For all practical purposes, Muslims accept only the Qur’an as the Word of God. They believe Jews and Christians have corrupted Allah’s earlier revelations in the Bible, although they honor the writings of Moses, who was given the Tawrat (Torah); David, the Zabur (his Psalms); and Jesus, the Injil (Gospel).

Where the Qur’an and the Bible disagree with one another, Muslims embrace the Qur’an as true and reject the Bible as tainted.

But what happens when the Qur’an contradicts the Qur’an, as it sometimes does?

A brief look at history and the doctrine of “abrogation” sheds light on the Muslim view of divine revelation.

Mecca and Medina

According to Islamic sources, Muhammad received his first revelation in Mecca in 610 A.D. As the angel Gabriel delivered the messages, Muhammad committed them to memory and began preaching a new brand of monotheism to his polytheistic countrymen.

These early “Meccan” passages mostly were peaceful and religious in tone. “Let there be no compulsion in religion,” urges Surah 2:256. Further, Jews and Christians are called “people of the book,” meaning they are recipients of Allah’s earlier revelations.
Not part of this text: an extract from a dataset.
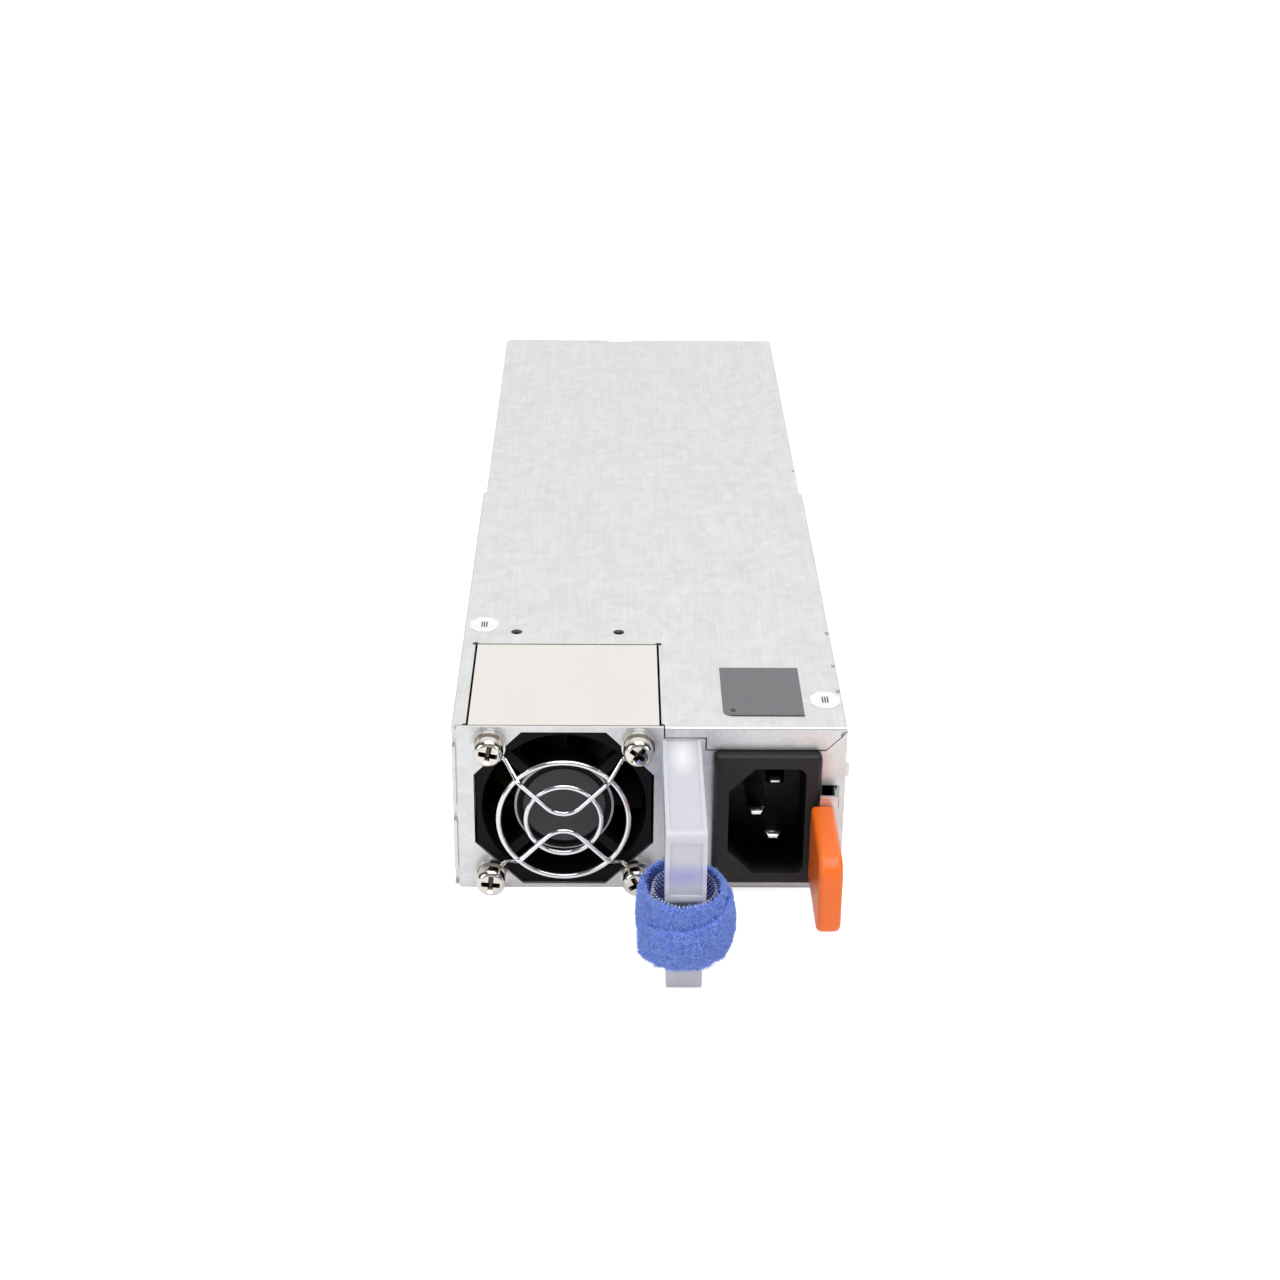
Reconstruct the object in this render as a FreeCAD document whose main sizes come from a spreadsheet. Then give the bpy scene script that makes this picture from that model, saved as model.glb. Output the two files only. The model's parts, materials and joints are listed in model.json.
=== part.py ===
import FreeCAD, Part
import math
import os
import re
import Sketcher
from FreeCAD import Placement, Rotation, Vector

# Hot swap server power supply.
# Frame: X to the right seen from the front, Y from the front to the rear, Z up.
# The origin lies in the middle of the housing's bottom face. Millimetres throughout.

os.makedirs("parts", exist_ok=True)
doc = FreeCAD.newDocument("ServerPowerSupply")
sheet = doc.addObject("Spreadsheet::Sheet", "Sizes")

# ---------------------------------------------------------------------------
# Driving sizes. Each one can be changed by itself.
# ---------------------------------------------------------------------------
SIZES = {
    # sheet metal housing
    "body_width": 85,
    "body_height": 40,
    "body_length": 265,
    "sheet_thickness": 0.8,
    "seam_gap": 0.3,
    "relief_radius": 0.75,
    "tuck_start": 135,
    "tuck_depth": 9,
    "skirt_lift": 1.0,
    "bend_radius": 0.6,
    "lip_height": 5.2,
    "lip_inset": 30.2,
    "lip_short": 1.5,
    "lip_mitre_end": 1.5,
    "panel_return": 7,
    "edge_slot_length": 1.4,
    "edge_slot_depth": 1.1,
    "side_notch_depth": 1.4,
    "side_notch_height": 3.6,
    "side_notch_margin": 1.2,
    "edge_slot_first": 16.9,
    "edge_slot_second": 29.4,
    "edge_slot_third": 46.8,
    "wall_notch_setback": 150.8,
    "top_hole_radius": 1.3,
    "top_hole_pitch": 23.7,
    "top_hole_setback": 6.9,
    "thumb_notch_radius": 11,
    "thumb_notch_depth": 1.4,
    "thumb_notch_offset": 6,
    "stop_bump_radius": 1.8,
    "stop_bump_height": 1.1,
    "stop_bump_setback": 15,
    "stop_bump_lift": 8,
    "cover_screw_radius": 1.25,
    "cover_screw_head": 2.4,
    "cover_screw_length": 3.2,
    "cover_cross_width": 0.66,
    "cover_cross_span": 2.75,
    "cover_screw_inset": 24,
    # rear panel
    "vent_width": 2.4,
    "vent_height": 12,
    "vent_pitch": 3.8,
    "vent_margin": 3.5,
    "vent_row_gap": 2.2,
    "edge_opening_height": 4,
    # fan
    "fan_size": 38,
    "fan_depth": 28,
    "fan_inset": 24.1,
    "fan_pitch": 32,
    "fan_bore_radius": 17.9,
    "fan_wall": 0.9,
    "fan_flange": 4,
    "fan_corner_radius": 2.2,
    "ring_radius": 10.3,
    "ring_thickness": 1.6,
    "ring_recess": 1.2,
    "ring_lip": 0.7,
    "strut_width": 2.2,
    "strut_depth": 3,
    "shaft_radius": 1.5,
    "running_gap": 0.05,
    "bearing_radius": 3,
    "bearing_width": 2.6,
    "bearing_tube_wall": 0.9,
    "bearing_tube_length": 14,
    "hub_radius": 10.4,
    "hub_wall": 0.9,
    "hub_depth": 17,
    "hub_clearance": 1.1,
    "magnet_thickness": 1.1,
    "magnet_length": 11,
    "stator_length": 9,
    "stator_slot": 2.4,
    "air_gap": 0.5,
    "blade_gap": 0.6,
    "blade_count": 7,
    "blade_thickness": 0.9,
    "blade_camber": 1.5,
    "blade_lean_root": 0.45,
    "blade_lean_tip": 0.7,
    "blade_chord": 13,
    "fan_board_thickness": 1.0,
    "label_radius": 8.9,
    "label_thickness": 0.15,
    "bracket_room": 0.7,
    "bracket_back": 40.9,
    "bracket_foot": 1.6,
    "window_gap": 0.5,
    "opening_side_room": 0.5,
    "opening_top_room": 0.2,
    "opening_cut": 10.4,
    "lead_radius": 1.1,
    "lead_reach": 14,
    "lead_spacing": 4,
    "connector_inset": 6,
    "connector_height": 5,
    # fan guard and its fasteners
    "wire_radius": 0.575,
    "guard_outer_ring": 14.0,
    "guard_inner_ring": 8.1,
    "guard_standoff": 5.2,
    "guard_rise": 4.16,
    "guard_weld": 0.15,
    "guard_apex_radius": 5.1,
    "guard_bend_radius": 1.6,
    "guard_foot": 2.2,
    "screw_radius": 1.7,
    "screw_fit": 0.15,
    "screw_bite": 0.05,
    "screw_head_radius": 3.1,
    "screw_head_height": 2.5,
    "screw_head_rounding": 0.9,
    "cross_width": 0.95,
    "cross_span": 3.6,
    "cross_depth": 1.1,
    "spring_washer_radius": 3.0,
    "spring_washer_height": 1.1,
    "flat_washer_radius": 3.6,
    "flat_washer_height": 0.7,
    # pull handle and strap
    "handle_inset": 35.6,
    "handle_width": 8.4,
    "handle_reach": 40,
    "handle_top": 37.2,
    "handle_leg": 6.4,
    "handle_grip": 7,
    "handle_step": 21.4,
    "handle_neck_inset": 1.4,
    "handle_foot_top": 8,
    "handle_foot_bottom": 0.7,
    "handle_foot_narrowing": 0.5,
    "handle_rounding": 1.2,
    "handle_foot_chamfer": 1.1,
    "tenon_inset": 1.2,
    "tenon_length": 3.4,
    "tenon_barb": 0.8,
    "tenon_fit": 0.1,
    "strap_outer_width": 20.5,
    "strap_outer_depth": 22,
    "strap_wall": 3.7,
    "strap_width": 13.6,
    "strap_forward": 36.5,
    "strap_rounding": 3,
    "soft_clearance": 0.2,
    # latch
    "latch_thickness": 0.6,
    "latch_strip_height": 4.6,
    "latch_strip_bottom": 20.9,
    "latch_pivot": 66,
    "latch_rivet_setback": 4,
    "latch_rivet_pitch": 8,
    "latch_pad_length": 8,
    "latch_pad_margin": 2,
    "latch_wall_gap": 0.25,
    "latch_slot_room": 0.6,
    "latch_swing": 2.6,
    "latch_jog_start": 3.5,
    "rivet_radius": 1.2,
    "rivet_head_radius": 2.1,
    "rivet_head_height": 0.7,
    "rivet_play": 0.35,
    "tooth_start": 10,
    "tooth_length": 8,
    "tooth_height": 2.9,
    "tooth_reach": 1.9,
    "tab_thickness": 4.6,
    "tab_inset": 3.1,
    "tab_start": 4.3,
    "tab_reach": 29,
    "tab_bottom": 4,
    "tab_top": 22.8,
    "tab_rounding": 4.5,
    "tab_edge": 1.0,
    "tongue_height": 11,
    "tongue_margin": 4,
    # appliance inlet
    "inlet_inset": 17,
    "inlet_width": 23.3,
    "inlet_height": 31.8,
    "inlet_bottom": 2.8,
    "inlet_flange": 3,
    "inlet_corner": 1.2,
    "inlet_body_inset": 1.5,
    "inlet_body_depth": 17,
    "inlet_fit": 0.15,
    "cavity_width": 16.6,
    "cavity_height": 25.8,
    "cavity_depth": 16,
    "cavity_chamfer": 5.6,
    "cavity_rounding": 2,
    "pin_pitch": 14,
    "pin_thickness": 2,
    "pin_width": 4,
    "pin_recess": 3.2,
    "earth_recess": 1.4,
    "earth_setback": 4,
    "line_pin_shift": 2.0,
    "pin_tail": 3,
    "pin_chamfer": 0.4,
    "inlet_board_thickness": 1.6,
    # labels on the top
    "sticker_thickness": 0.15,
    "sticker_width": 17.6,
    "sticker_length": 23.4,
    "sticker_inset": 17.7,
    "sticker_front": 5.6,
    "sticker_corner": 2.4,
    "dot_radius": 3.15,
    "left_dot_inset": 4.6,
    "left_dot_setback": 51.5,
    "right_dot_inset": 3.9,
    "right_dot_setback": 13.2,
    # main board and what it carries
    "board_thickness": 1.6,
    "board_bottom": 5.2,
    "board_side_room": 1.6,
    "board_front": 46,
    "board_wing_front": 25,
    "board_rear_room": 2,
    "edge_width": 50,
    "edge_reach": 8,
    "edge_room": 1,
    "finger_width": 2,
    "finger_pitch": 3,
    "finger_length": 7,
    "finger_thickness": 0.1,
    "finger_margin": 2,
    "film_thickness": 0.3,
    "film_room": 1,
    "standoff_radius": 2.6,
    "board_screw_radius": 1.4,
    "board_screw_head": 2.5,
    "board_screw_length": 3.6,
    "standoff_inset": 8,
    "lead_wire_radius": 0.9,
    "bulk_radius": 12.4,
    "bulk_length": 42,
    "bulk_lift": 0.6,
    "bulk_inset": 17,
    "bulk_start": 69,
    "bulk_gap": 3,
    "bulk_rim": 2,
    "choke_inset": 17.5,
    "fuse_inset": 24.5,
    "relay_inset": 34.5,
    "film_cap_inset": 25.5,
    "transformer_inset": 22.5,
    "choke_radius": 11,
    "choke_bore": 5,
    "choke_height": 13,
    "choke_start": 70,
    "choke_base": 2,
    "coil_radius": 0.9,
    "coil_turns": 14,
    "emi_width": 18,
    "emi_inset": 19.9,
    "emi_length": 20,
    "emi_height": 18,
    "emi_limb": 5.4,
    "film_cap_width": 9,
    "film_cap_length": 14,
    "film_cap_height": 16,
    "disc_cap_radius": 4.5,
    "disc_cap_thickness": 3,
    "fuse_radius": 2.6,
    "fuse_glass_radius": 2.2,
    "fuse_clip_width": 1,
    "fuse_length": 20,
    "relay_width": 10,
    "relay_length": 19,
    "relay_height": 15,
    "transformer_width": 34,
    "transformer_length": 36,
    "transformer_height": 27,
    "transformer_setback": 103,
    "core_leg": 7,
    "core_back": 6,
    "winding_rounding": 4.2,
    "winding_gap": 0.3,
    "inductor_size": 20,
    "inductor_limb": 4,
    "inductor_window": 4.4,
    "inductor_window_bottom": 6,
    "inductor_window_height": 9,
    "sink_thickness": 2,
    "sink_height": 27,
    "sink_length": 62,
    "sink_fin_reach": 8,
    "sink_fin_pitch": 6,
    "sink_fin_thickness": 1.2,
    "primary_sink_start": 79,
    "secondary_sink_setback": 68,
    "package_width": 15.6,
    "package_height": 20,
    "package_thickness": 4.8,
    "package_pitch": 18.5,
    "pad_thickness": 0.4,
    "output_cap_radius": 5,
    "output_cap_height": 21,
    "output_cap_pitch": 11,
    "card_thickness": 1.2,
    "card_height": 24,
    "card_length": 60,
    "chip_size": 7,
    "chip_height": 1.4,
    "led_radius": 1.5,
    "led_spacer_radius": 1.9,
}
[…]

But something changed when Muhammad fled for Medina a decade later. Bill Warner, in The Life of Muhammad, explains: “He preached the religion of Islam for 13 years in Mecca and garnered 150 followers. He was forced to move to Medina and became a politician and warrior. During the last nine years of his life, he was involved in an event of violence on the average of every six weeks. When he died, every Arab was a Muslim. [Muhammad] succeeded through politics, not religion.”

The later “Medinan” passages, sometimes called the “second Qur’an,” bear evidence of this change. Jews are compared to apes and pigs (2:65; 5:60; 7:166), while those who believe in Jesus as the Son of God are cursed (9:30).
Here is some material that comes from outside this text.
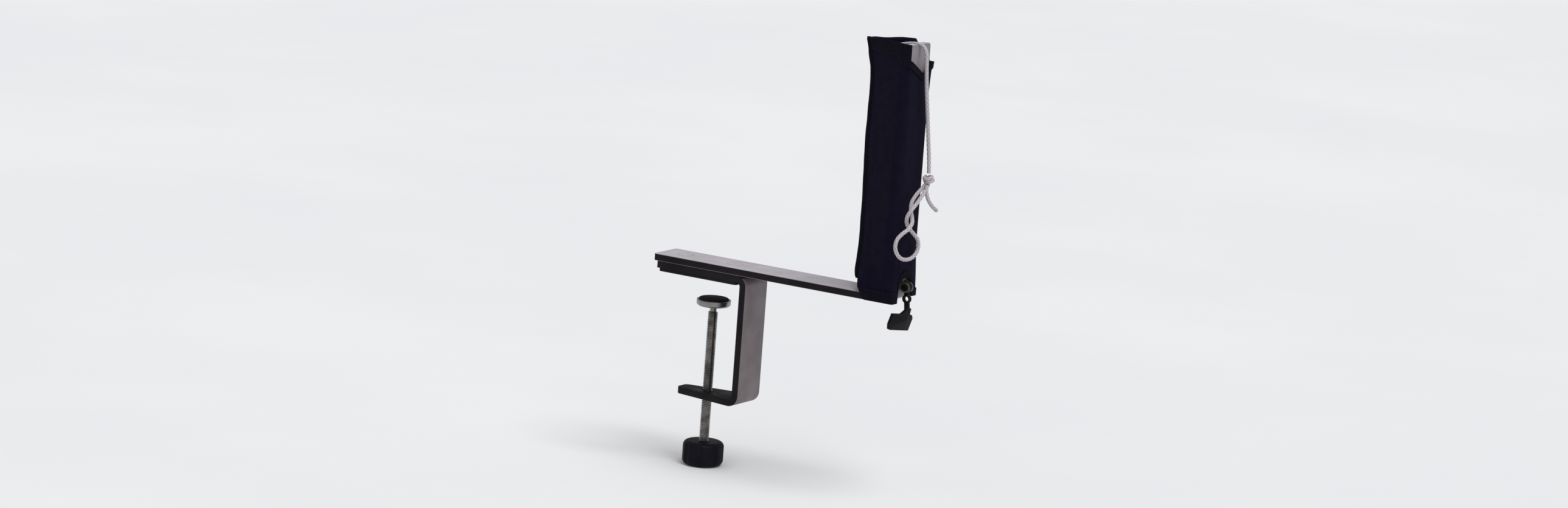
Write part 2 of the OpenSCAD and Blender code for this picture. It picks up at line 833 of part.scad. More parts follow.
module cord_knot() {
    color([0.80, 0.78, 0.78])
    translate(knot_at)
        sphere(r = knot_r, $fn = 24);
}

module cord_loop() {
    color([0.80, 0.78, 0.78])
    tube(smooth(loop_route, 2), cord_d / 2, cord_sides);
}

module cord_tail() {
    color([0.80, 0.78, 0.78])
    tube(smooth(tail_route, 2), cord_d / 2, cord_sides);
}

arm_and_upright();
clamp_bracket();
bracket_rivets();
table_pad();
lever_bracket();
lever_bracket_rivets();
lever_pin();
clamp_screw();
knob();
knob_cap();
swivel_washer();
thrust_cup();
thrust_pad();
tension_lever();
sleeve();
sleeve_top_hem();
sleeve_bottom_hem();
sleeve_seam_tape();
cord();
cord_knot();
cord_loop();
cord_tail();
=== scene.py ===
"""Table tennis net clamp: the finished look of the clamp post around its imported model.

Lengths are written in millimetres and made metres by MM. The frame is the model's own: the origin on the
table top on the screw's axis, +X out from the table, +Y along the table and +Z up.
"""
import math

import bmesh
import bpy
import numpy as np
from mathutils import Matrix, Vector, noise


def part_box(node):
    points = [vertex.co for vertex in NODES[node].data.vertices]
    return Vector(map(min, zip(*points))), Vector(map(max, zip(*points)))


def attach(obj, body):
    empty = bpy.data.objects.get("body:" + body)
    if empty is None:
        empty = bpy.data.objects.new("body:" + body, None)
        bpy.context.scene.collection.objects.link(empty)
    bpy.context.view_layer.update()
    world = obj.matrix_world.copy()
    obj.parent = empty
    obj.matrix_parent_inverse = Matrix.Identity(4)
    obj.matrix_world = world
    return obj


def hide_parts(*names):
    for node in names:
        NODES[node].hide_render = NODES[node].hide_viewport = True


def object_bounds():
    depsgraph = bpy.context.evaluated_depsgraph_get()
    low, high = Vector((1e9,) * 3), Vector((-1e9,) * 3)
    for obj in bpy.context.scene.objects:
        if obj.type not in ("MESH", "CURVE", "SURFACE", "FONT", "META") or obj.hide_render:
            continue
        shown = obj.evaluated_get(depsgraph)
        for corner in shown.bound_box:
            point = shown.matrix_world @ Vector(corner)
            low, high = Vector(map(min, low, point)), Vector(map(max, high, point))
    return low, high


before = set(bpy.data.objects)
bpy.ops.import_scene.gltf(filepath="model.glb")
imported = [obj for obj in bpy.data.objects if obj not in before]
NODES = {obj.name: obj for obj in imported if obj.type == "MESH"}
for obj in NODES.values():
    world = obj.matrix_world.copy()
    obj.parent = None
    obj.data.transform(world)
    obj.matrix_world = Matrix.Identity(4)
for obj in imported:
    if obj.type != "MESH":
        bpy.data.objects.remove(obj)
CAD_LO, CAD_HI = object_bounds()
SCENE = bpy.context.scene
MM = 0.001

# ---- sizes shared with the part, in millimetres ----

STRIP_W = 24.0
STRIP_T = 4.0
ARM_Z = 6.0
ARM_TOP = ARM_Z + STRIP_T
POST_X = 124.0
NET_H = 154.0
WEB_IN = 24.0

# ---- camera ----

CAM_FROM = Vector((1608.9, -2597.3, 578.2)) * MM
CAM_AT = Vector((45.0, 0.0, 21.0)) * MM
CAM_LEAN = math.radians(4.3)
IMAGE_WIDE, IMAGE_TALL = 2576, 834
FRAME_TALL = 292.0 * MM
FRAME_WIDE = FRAME_TALL * IMAGE_WIDE / IMAGE_TALL
SENSOR = 36.0


def make_camera():
    """A long lens on the net post; it leans a little, so that the post's top leans right."""
    data = bpy.data.cameras.new("camera")
    cam = bpy.data.objects.new("camera", data)
    SCENE.collection.objects.link(cam)
    ahead = (CAM_AT - CAM_FROM).normalized()
    right0 = ahead.cross(Vector((0, 0, 1))).normalized()
    up0 = right0.cross(ahead)
    up = up0 * math.cos(CAM_LEAN) - right0 * math.sin(CAM_LEAN)
    turn = Matrix((ahead.cross(up), up, -ahead)).transposed()
    cam.matrix_world = Matrix.Translation(CAM_FROM) @ turn.to_4x4()
    data.sensor_width = SENSOR
    data.lens = data.sensor_width * (CAM_AT - CAM_FROM).length / FRAME_WIDE
    data.clip_start, data.clip_end = 0.1, 50.0
    SCENE.camera = cam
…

After Muhammad’s death, his followers compiled the Meccan and Medinan recitations into a single, unified volume. The Qur’an is organized into 114 surahs, or chapters, from the longest to the shortest. The absence of context and chronology makes understanding the Qur’an difficult unless read with the Sunna, consisting of the Sira (Muhammad’s life) and the Hadith (a collection of Muhammad’s words and deeds).

Even so, when Muslims read the Qur’an and come to conflicting passages, how are they resolved?

Abrogation to the rescue

The answer is the Muslim doctrine of abrogation. This simply means that when two passages contradict, the more recent passage “abrogates,” or overrides, the earlier one.
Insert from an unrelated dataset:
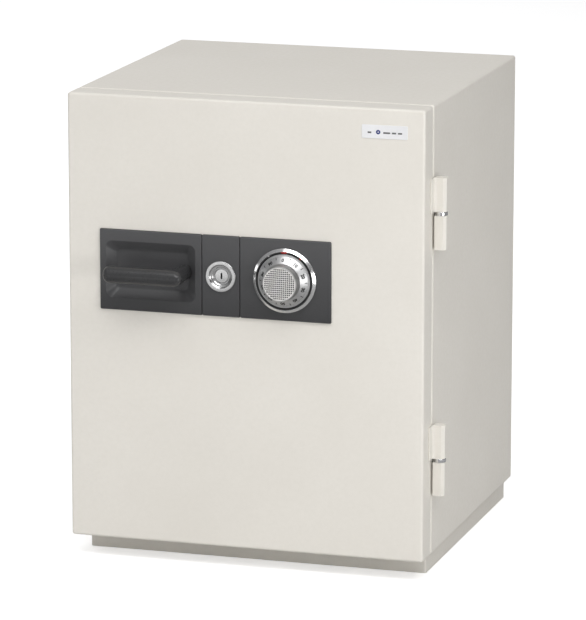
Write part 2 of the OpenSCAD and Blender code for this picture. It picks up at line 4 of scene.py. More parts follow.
import bmesh
import bpy
import numpy as np
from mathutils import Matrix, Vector


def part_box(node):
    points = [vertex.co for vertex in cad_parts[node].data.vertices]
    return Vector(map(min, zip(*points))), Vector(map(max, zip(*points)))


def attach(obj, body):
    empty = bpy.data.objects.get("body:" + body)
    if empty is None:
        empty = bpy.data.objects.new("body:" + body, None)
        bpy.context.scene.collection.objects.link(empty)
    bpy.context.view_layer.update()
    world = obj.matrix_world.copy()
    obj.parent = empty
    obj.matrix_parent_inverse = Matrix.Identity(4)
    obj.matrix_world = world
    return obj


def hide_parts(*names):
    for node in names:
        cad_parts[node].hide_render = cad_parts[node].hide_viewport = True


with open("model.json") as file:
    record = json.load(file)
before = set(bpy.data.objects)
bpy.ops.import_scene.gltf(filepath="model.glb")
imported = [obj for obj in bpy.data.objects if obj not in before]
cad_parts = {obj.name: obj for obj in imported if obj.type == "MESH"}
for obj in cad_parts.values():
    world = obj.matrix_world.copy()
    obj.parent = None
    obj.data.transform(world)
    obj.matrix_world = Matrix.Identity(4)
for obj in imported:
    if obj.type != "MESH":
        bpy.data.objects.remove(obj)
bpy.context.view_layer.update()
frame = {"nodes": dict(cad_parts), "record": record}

scene = bpy.context.scene
mm = 0.001  # sizes below are millimetres, Blender's are metres
quarter = math.pi / 2

viewpoint = {
    "place": (1.69869, -5.55254, 1.57565),  # metres
    "yaw": 0.2990,  # radians round towards the hinge side
    "pitch": 0.2171,  # radians down
    "lens": 255.48,
    "sensor": 36.0,
}


def placeCamera(v):
    data = bpy.data.cameras.new("camera")
    data.lens = v["lens"]
    data.sensor_width = v["sensor"]
    data.clip_end = 100.0
    camera = bpy.data.objects.new("camera", data)
    camera.location = v["place"]
    camera.rotation_euler = (quarter - v["pitch"], 0.0, v["yaw"])
    scene.collection.objects.link(camera)
    scene.camera = camera


placeCamera(viewpoint)
print("camera placed")

studio = {
    "softboxes": {  # place and aim in metres, width, height, watts
        "keyLight": ((2.6, -3.1, 4.9), (0.0, 0.0, 0.35), 4.6, 2.6, 135.2),
        "frontLight": ((-1.2, -6.0, 3.0), (0.0, 0.0, 0.35), 6.0, 3.6, 20.0),
        "overheadLight": ((-0.1, -2.4, 4.2), (0.0, 0.0, 0.3), 2.0, 1.4, 48.7),
        "lowLight": ((-0.55, -1.7, 0.19), (-0.1, -0.3, 0.36), 1.1, 0.28, 0.9),
        "leftLight": ((-3.6, -0.45, 0.5), (0.0, -0.3, 0.36), 1.0, 0.9, 6.0),
        "rightLight": ((1.75, -1.45, 0.36), (0.24, -0.2, 0.33), 0.7, 0.68, 9.3),
        "backLight": ((-3.6, 3.4, 3.6), (0.0, 0.0, 0.35), 2.4, 2.4, 66.0),
    },
    "skyLow": (0.34, 0.34, 0.345),
    "skyHigh": (0.62, 0.62, 0.625),
    "skyHighFrom": 0.8,  # height on the unit sphere where the upper tone is reached
    "skyStrength": 0.61,
    "floorSize": 40.0,
    "floorColour": 0.93,  # as the camera sees it
    "floorBounce": 0.74,  # what it throws back at paint
    "floorMirror": 0.42,  # what shows in chrome
    "floorGlow": 0.45,
}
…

But this doctrine creates more problems than it solves. For example, one verse in the Qur’an affirms the doctrine of abrogation (2:106), but an earlier verse says, “No change can there be in the words of God” (10:64).

A second, and larger, problem is that the Medinan passages promote hatred of and violence toward non-Muslims, particularly Jews and Christians. One could argue that those persecuting “kafirs,” or infidels, in Islamic states are true believers, while those living in peaceful coexistence are less faithful to the cause.

Some Muslims may respond by saying the Bible also promotes abrogation. For example, the Law of Moses commands an adulterer to be stoned (Lev. 20:10). Yet Jesus sets free a woman caught in the very act (John 8:2-11).

The answer lies in the nature of Scripture. Unlike the Qur’an, the Bible is God’s progressive revelation. Each verse, chapter, and book builds upon the others until we have the complete written revelation of God in the 66 books of the Christian canon.

Difficult passages, which some mistakenly call contradictions, are resolved when we consider context, genre, purpose, perspective, and sense (literal vs. figurative language).

As for the adultery issue cited above, Paul Copan provides insight in his book, Is God a Moral Monster? “The law of Moses is not eternal and unchanging … . Old Testament sages and seers themselves announced that the law of Moses was intentionally temporary … . So let’s not think that we’re talking about the universal application of all Old Testament laws for post-Old Testament times.”

Jesus could uphold the Law and forgive the woman caught in adultery because He understood the Law’s true intent – to be our guardian until Christ so that we may be justified by faith (Gal. 3:24).

As the Creator, Sustainer, and Savior of the world, Jesus has the sovereign authority to forgive sins because He is sin’s remedy – which the two Qur’ans tragically deny.